While the general possibility of such a tipping point within ice sheets has been raised before, showing that Pine Island Glacier has the potential to enter unstable retreat is a very different question. Now, researchers from Northumbria University have shown, for the first time, that this is indeed the case. Their findings are published in The Cryosphere, a peer-reviewed scientific journal.

Here are some findings of this study:
(PIG – Pine Island Glacier; WAIS – West Antarctic Ice Shield; MISI – Marine Ice Sheet Instability)

Abstract
Mass loss from the Antarctic Ice Sheet is the main source of uncertainty in projections of future sea-level rise, with important implications for coastal regions worldwide. Central to this is the marine ice sheet instability: once a critical threshold, or tipping point, is crossed, ice-internal dynamics can drive a self-amplifying retreat committing a glacier to irreversible, rapid and substantial ice loss. This process might have already been triggered in the Amundsen Sea region, where Pine Island and 15 Thwaites glaciers dominate the current mass loss from Antarctica, but modelling and observational techniques have not been able to establish this rigorously, leading to divergent views on the future mass loss of the WAIS. Here, we aim at closing this knowledge gap by conducting a systematic investigation of the stability regime of Pine Island Glacier. To this end we show that early warning indicators robustly detect critical slowing for the marine ice sheet instability. We are thereby able to identify three distinct tipping points in response to increases in ocean-induced melt. The third and final event, triggered by an ocean 20 warming of approximately 1.2 °C from the steady state model configuration, leads to a retreat of the entire glacier that could initiate a collapse of the West Antarctic Ice Sheet.

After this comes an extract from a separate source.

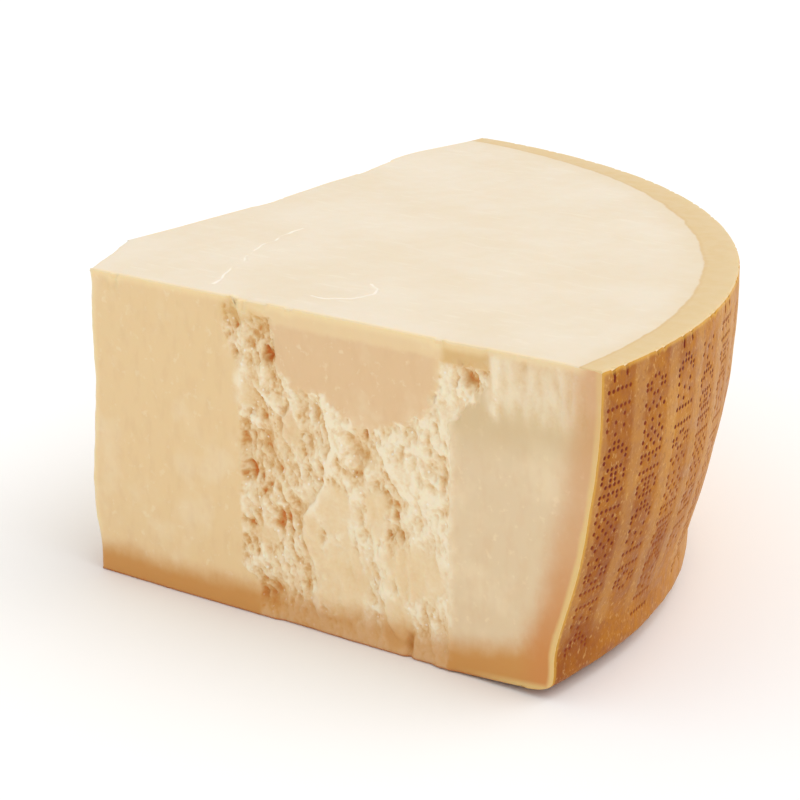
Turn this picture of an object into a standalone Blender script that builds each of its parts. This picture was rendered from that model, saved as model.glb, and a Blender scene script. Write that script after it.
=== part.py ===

Conclusions. Conducting quasi-steady numerical experiments, whereby the underside of the PIG ice shelf is forced with a slowly increasing ocean-induced melt, we have established the existence of three distinct tipping points. Crossing each tipping point initiates 225 periods of irreversible and self-sustained retreat of the grounding line (MISI) with significant contributions to global sea level rise. The tipping points are identified through critical slowing, a general behavioural characteristic of non-linear systems as they approach a tipping point. Early warning indicators have been successfully applied to detect critical slowing in other complex systems. We here show that they robustly detect the onset of the marine ice sheet instability in the simulations of the realistic PIG configuration which is promising for application of early warning to further cryospheric systems and beyond. 230 While the possibility of PIG undergoing unstable retreat has been raised and discussed previously, this is to our knowledge the first time the stability regime of PIG has been mapped out in this fashion. The first and second tipping events are relatively small and could be missed without careful analysis of model results but nevertheless are important in that they lead to considerable sea level rise and would require a large reversal in ocean conditions to recover from. The third and final tipping point is crossed with an increase in sub-shelf melt rates equivalent to a +1.2°C change in ocean temperatures and leads to a 235 complete collapse of PIG. Long-term warming and shoaling trends in Circumpolar Deep Water (Holland et al., 2019), in combination with changing wind patterns in the Amundsen Sea (Turner et al., 2017), can expose the PIG Ice Shelf to warmer waters for longer periods of time, and make temperature changes of this magnitude increasingly likely.
More information: Sebastian H. R. Rosier et al, The tipping points and early warning indicators for Pine Island Glacier, West Antarctica, The Cryosphere (2021). DOI: 10.5194/tc-15-1501-2021

The Wide View of a Shrinking Glacier: Retreat at Pine Island – NASA Earth Observatory

This visualization shows ocean currents circulating Pine Island Bay and flowing under Pine Island Glacier. The visualization approaches the glacier, dives beneath the water, and views the ocean flows circulating beneath the floating ice. For more clarity, the surface of the ice sheet is exaggerated by 4x while the topography below sea level is exaggerated by 15x.  (NASA’s Scientific Visualization Studio)

This would be the first direct evidence of a climate-induced tipping point. The progressive warming of the Earth’s atmosphere leads us to expect further tipping points.

In the cryosphere, these include the melting of the West Antarctic Ice Sheet, which could lead to a sea-level rise of about 3 m over a period of 200 to 900 years.
Melting of the Greenland Ice Sheet
Global warming as low as 1.5 to 2 °C could reach the tipping point for complete melting of the Greenland Ice Sheet. This would lead to a sea level rise of 7 to 15m.
Melting of the Arctic sea ice
Here it is the increasing influence of the ice-albedo feedback that triggers a self-reinforcing process that is irreversible. For example, summer ice cover has already declined by 40% in recent decades. According to current data, the tipping point for the melting of Arctic sea ice has probably already been reached.